Dealing with a dad who has to call all the shots can be exhausting, no matter how old you are.

While some rules or guidance are well-meaning, there’s a line between parental concern and behaviour that’s overbearing or manipulative. You don’t have to accept controlling behaviour just because he’s your father. In fact, there are certain things you should never tolerate from your dad. Standing up for yourself is so important, so make sure you do it!
1. Making all your decisions for you

It’s one thing for a father to offer advice, but it’s entirely different when he insists on making every decision for you. Whether it’s about your career, relationships, or even what you wear, this level of control undermines your independence. You’re an individual, not an extension of his will, and you deserve the freedom to make your own choices—even if they’re not the ones he would make.
2. Dismissing your opinions or feelings

If your father constantly tells you that your thoughts or emotions aren’t valid, it’s a sign of controlling behaviour. His dismissiveness can make you doubt yourself and feel small. Everyone deserves to have their feelings respected, and standing firm when yours are ignored helps set the tone for healthier interactions moving forward.
3. Monitoring your every move

Whether it’s checking your phone, tracking your location, or needing to know your every plan, a father who monitors you excessively is crossing boundaries.

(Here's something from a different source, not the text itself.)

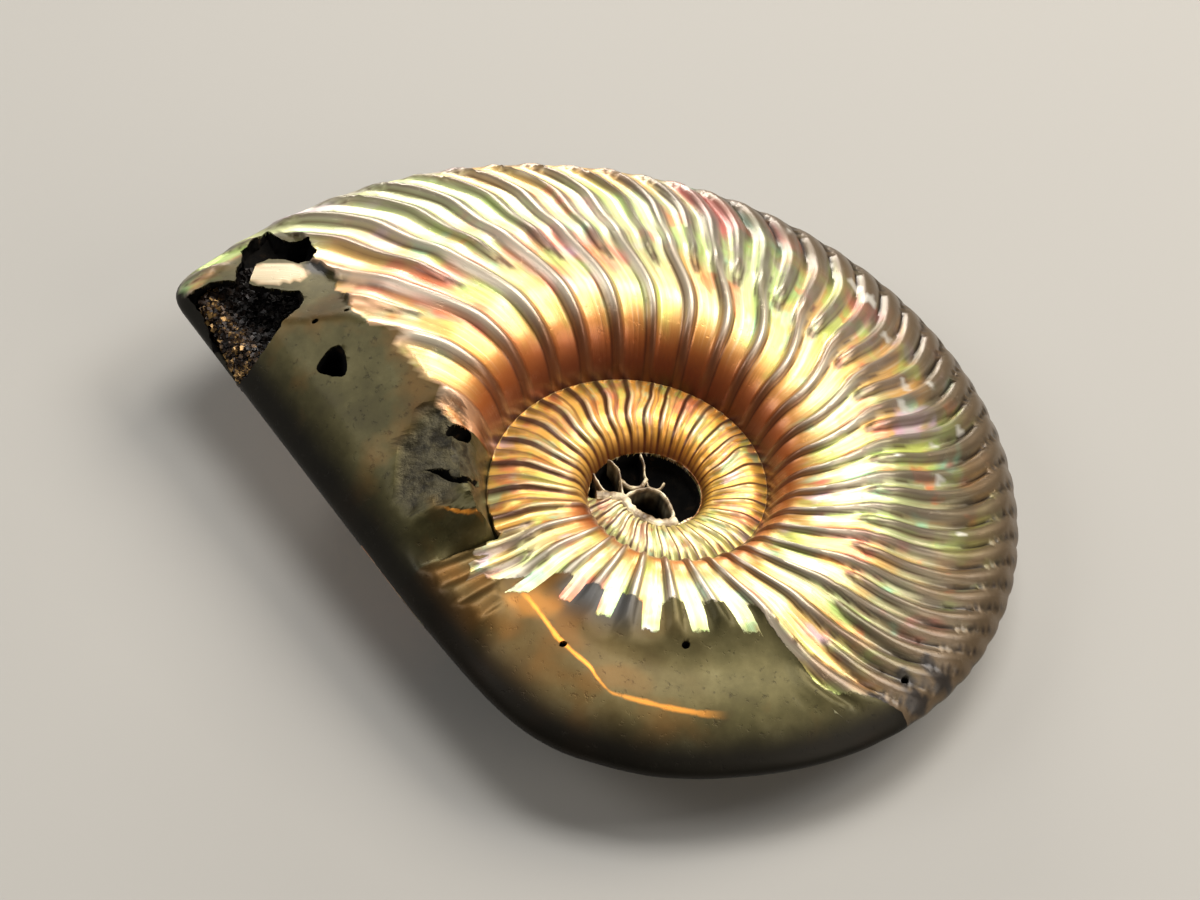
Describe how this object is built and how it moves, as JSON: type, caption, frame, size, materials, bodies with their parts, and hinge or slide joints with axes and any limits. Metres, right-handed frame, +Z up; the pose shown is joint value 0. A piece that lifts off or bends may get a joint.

Trust is a key part of any healthy relationship, and constant surveillance destroys that trust. You have the right to privacy, no matter what his intentions are.
4. Using guilt to manipulate you

Statements like, “After all I’ve done for you…” or, “You’ll regret this when I’m gone,” are classic guilt-tripping tactics. A controlling father might use guilt to keep you in line, but you don’t have to play along. Recognising this manipulation is the first step in resisting it and maintaining your emotional independence.
5. Controlling your relationships

Whether it’s telling you who you can date, criticising your friends, or trying to drive a wedge between you and other people, this behaviour is a major red flag. Your relationships are yours to choose, and a controlling father should never have the power to dictate who you spend your time with. Healthy boundaries ensure your personal connections remain your own.
6. Making you feel guilty for setting boundaries

When you try to establish boundaries, a controlling father might push back with comments like, “Why are you shutting me out?” or, “I’m only trying to help.” These responses are designed to make you feel bad for protecting yourself. Remember, setting boundaries is not about shutting him out—it’s about creating a healthier relationship.
7. Undermining your confidence

Controlling fathers often chip away at confidence by questioning your choices, pointing out your flaws, or making you second-guess yourself. It keeps you dependent on their approval. Trust in your abilities, even when he tries to make you doubt them, and get support from people who encourage and uplift you.
8. Insisting on being involved in every aspect of your life

From your job to your hobbies, a controlling father might feel entitled to know everything about your life. While sharing some details can be a sign of a close relationship, being forced to disclose everything crosses the line. You’re entitled to have parts of your life that are just for you, without explanation or justification.
9. Using financial control as leverage

If your father holds financial support over your head to influence your decisions, it’s a form of manipulation. Statements like, “As long as I’m paying, you’ll do what I say,” aren’t acts of generosity—they’re ways to maintain control. Independence can be scary, but breaking free from financial strings often leads to greater freedom and confidence.
10. Mocking or belittling you in front of other people

A controlling father might use public embarrassment as a way to assert dominance, often disguising it as “teasing.” This behaviour is not only hurtful, but also damaging to your self-esteem. Standing up for yourself and setting limits around how you’re spoken to can help stop this pattern.
11. Punishing you with silent treatment

Withholding communication as a way to make you feel guilty or powerless is a common tactic of controlling individuals. While it can feel unsettling to be ignored, remember that the silent treatment says more about his inability to handle conflict than it does about you. Maintain your boundaries and don’t let his silence force you into compliance.
12. Criticising every aspect of your choices

From your career to your personal style, constant criticism can make you feel like you’ll never be good enough. A controlling father may frame his words as “advice,” but when it’s relentless and nitpicky, it’s more about control. Trust in your decisions, even if they don’t align with his vision for your life.
13. Forcing his expectations on you

Whether it’s pushing you into a specific career, expecting you to follow family traditions, or dictating how you should live your life, a controlling father might struggle to see you as your own person. Your path is yours to choose, and meeting his expectations shouldn’t come at the expense of your happiness.
14. Invalidating your independence

Comments like, “You’ll never make it without my help,” or, “You’re not ready to handle that on your own,” undermine your ability to grow and thrive. A controlling father often underestimates your capabilities to keep you reliant on him. Proving your independence—first to yourself and then to him—can be empowering and freeing.
15. Expecting complete loyalty above your happiness

Some fathers believe loyalty to the family should come before everything else, including your own well-being. While family is important, sacrificing your happiness to meet his demands isn’t healthy. A balanced relationship respects your need for both loyalty and personal freedom.